__EXERCISE DIRECTIONS__.
Make an exact copy of the lines below.

__STORED DATA__.
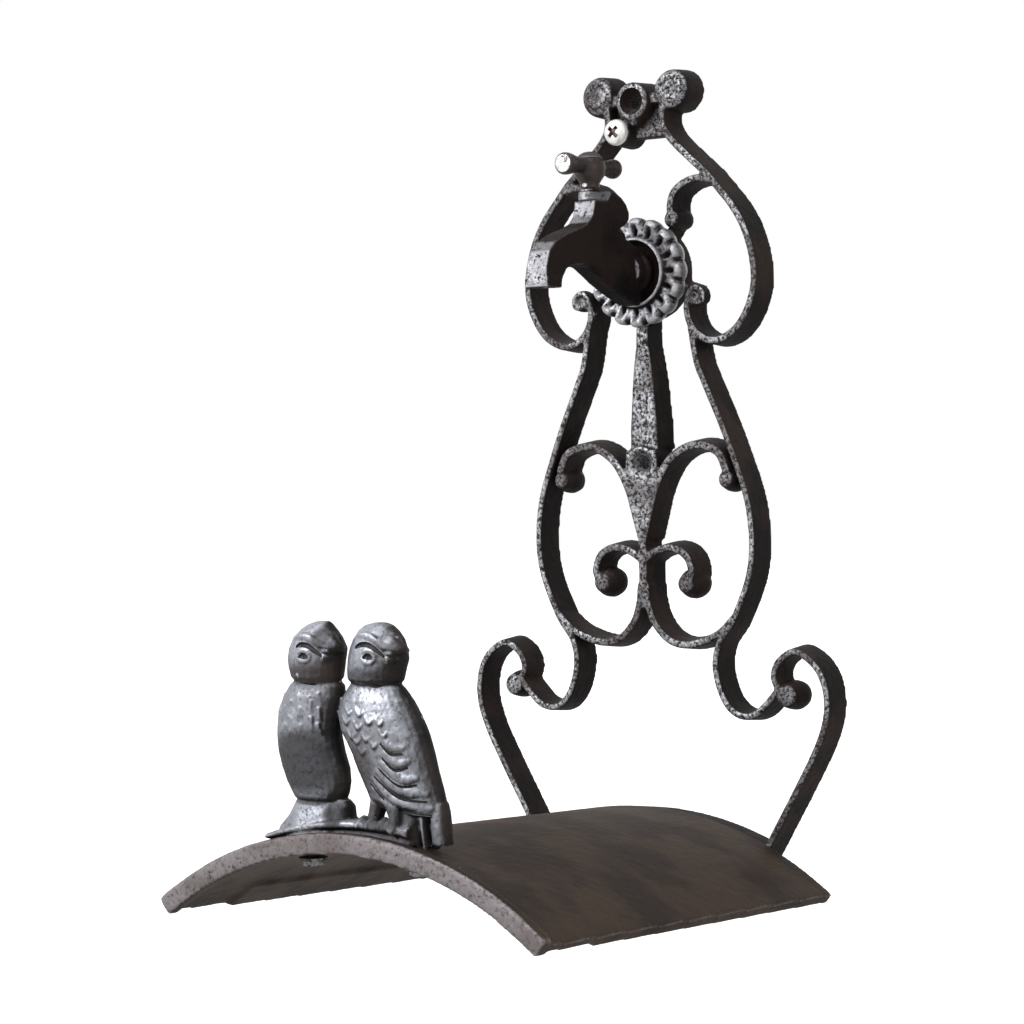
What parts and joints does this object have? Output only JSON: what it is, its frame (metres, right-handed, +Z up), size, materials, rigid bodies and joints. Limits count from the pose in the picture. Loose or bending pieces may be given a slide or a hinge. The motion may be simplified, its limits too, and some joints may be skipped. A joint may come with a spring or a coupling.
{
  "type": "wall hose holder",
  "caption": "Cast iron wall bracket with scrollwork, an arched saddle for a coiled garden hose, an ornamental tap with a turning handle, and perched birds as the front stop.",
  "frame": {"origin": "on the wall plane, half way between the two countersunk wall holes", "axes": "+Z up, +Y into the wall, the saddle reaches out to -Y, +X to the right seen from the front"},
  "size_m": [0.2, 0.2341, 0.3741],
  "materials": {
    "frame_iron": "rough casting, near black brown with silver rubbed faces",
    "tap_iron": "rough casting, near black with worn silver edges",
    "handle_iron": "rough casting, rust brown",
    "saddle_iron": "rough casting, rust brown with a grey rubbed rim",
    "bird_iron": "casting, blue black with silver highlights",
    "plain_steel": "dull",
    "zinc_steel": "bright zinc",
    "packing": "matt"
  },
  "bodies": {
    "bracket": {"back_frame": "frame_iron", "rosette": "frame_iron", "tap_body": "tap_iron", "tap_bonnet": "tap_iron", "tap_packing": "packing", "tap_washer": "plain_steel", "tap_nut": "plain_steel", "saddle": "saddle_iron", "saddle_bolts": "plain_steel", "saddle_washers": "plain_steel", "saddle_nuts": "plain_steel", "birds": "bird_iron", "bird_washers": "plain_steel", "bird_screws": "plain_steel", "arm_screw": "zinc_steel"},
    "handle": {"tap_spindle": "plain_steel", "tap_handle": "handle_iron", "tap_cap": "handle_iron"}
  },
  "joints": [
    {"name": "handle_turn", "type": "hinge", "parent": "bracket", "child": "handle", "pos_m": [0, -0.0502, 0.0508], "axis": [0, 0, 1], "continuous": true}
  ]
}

__ANSWER FOR THIS EXERCISE__.
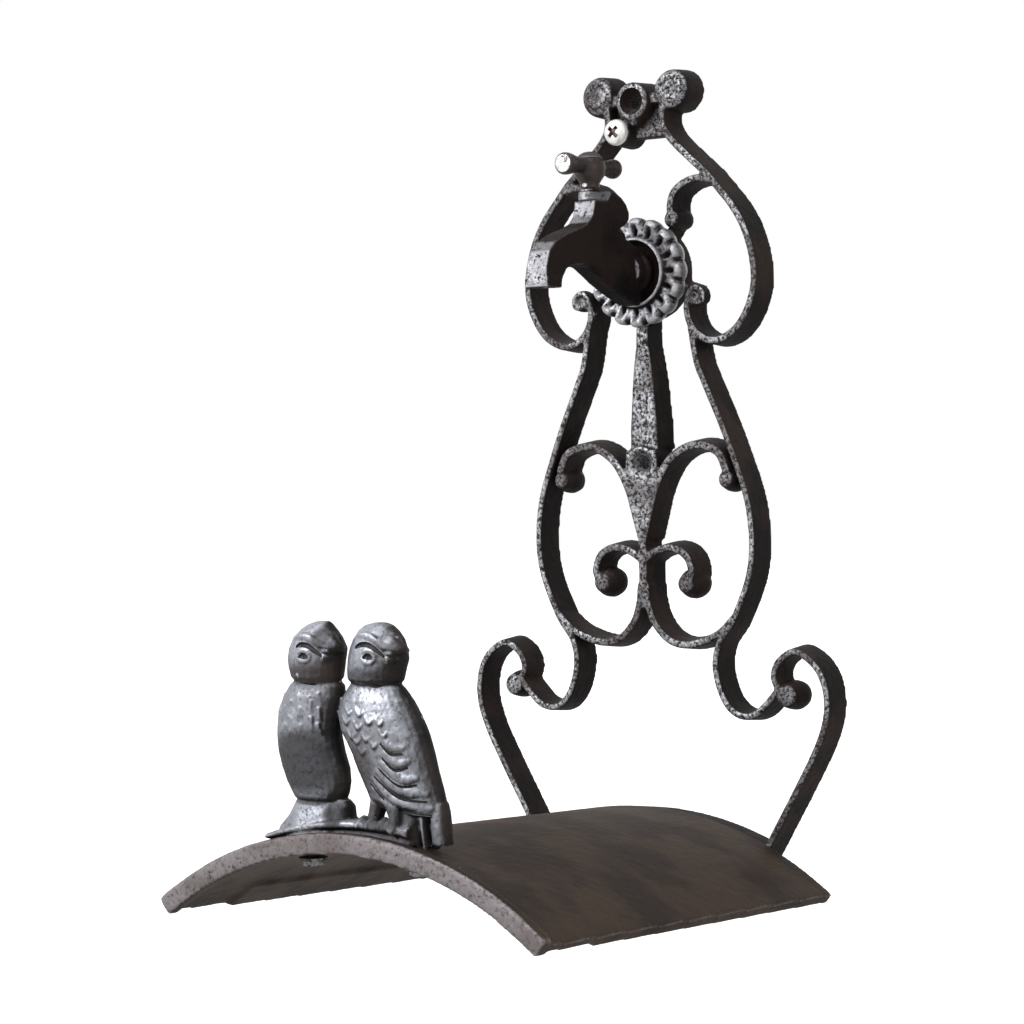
What parts and joints does this object have? Output only JSON: what it is, its frame (metres, right-handed, +Z up), size, materials, rigid bodies and joints. Limits count from the pose in the picture. Loose or bending pieces may be given a slide or a hinge. The motion may be simplified, its limits too, and some joints may be skipped. A joint may come with a spring or a coupling.
{
  "type": "wall hose holder",
  "caption": "Cast iron wall bracket with scrollwork, an arched saddle for a coiled garden hose, an ornamental tap with a turning handle, and perched birds as the front stop.",
  "frame": {"origin": "on the wall plane, half way between the two countersunk wall holes", "axes": "+Z up, +Y into the wall, the saddle reaches out to -Y, +X to the right seen from the front"},
  "size_m": [0.2, 0.2341, 0.3741],
  "materials": {
    "frame_iron": "rough casting, near black brown with silver rubbed faces",
    "tap_iron": "rough casting, near black with worn silver edges",
    "handle_iron": "rough casting, rust brown",
    "saddle_iron": "rough casting, rust brown with a grey rubbed rim",
    "bird_iron": "casting, blue black with silver highlights",
    "plain_steel": "dull",
    "zinc_steel": "bright zinc",
    "packing": "matt"
  },
  "bodies": {
    "bracket": {"back_frame": "frame_iron", "rosette": "frame_iron", "tap_body": "tap_iron", "tap_bonnet": "tap_iron", "tap_packing": "packing", "tap_washer": "plain_steel", "tap_nut": "plain_steel", "saddle": "saddle_iron", "saddle_bolts": "plain_steel", "saddle_washers": "plain_steel", "saddle_nuts": "plain_steel", "birds": "bird_iron", "bird_washers": "plain_steel", "bird_screws": "plain_steel", "arm_screw": "zinc_steel"},
    "handle": {"tap_spindle": "plain_steel", "tap_handle": "handle_iron", "tap_cap": "handle_iron"}
  },
  "joints": [
    {"name": "handle_turn", "type": "hinge", "parent": "bracket", "child": "handle", "pos_m": [0, -0.0502, 0.0508], "axis": [0, 0, 1], "continuous": true}
  ]
}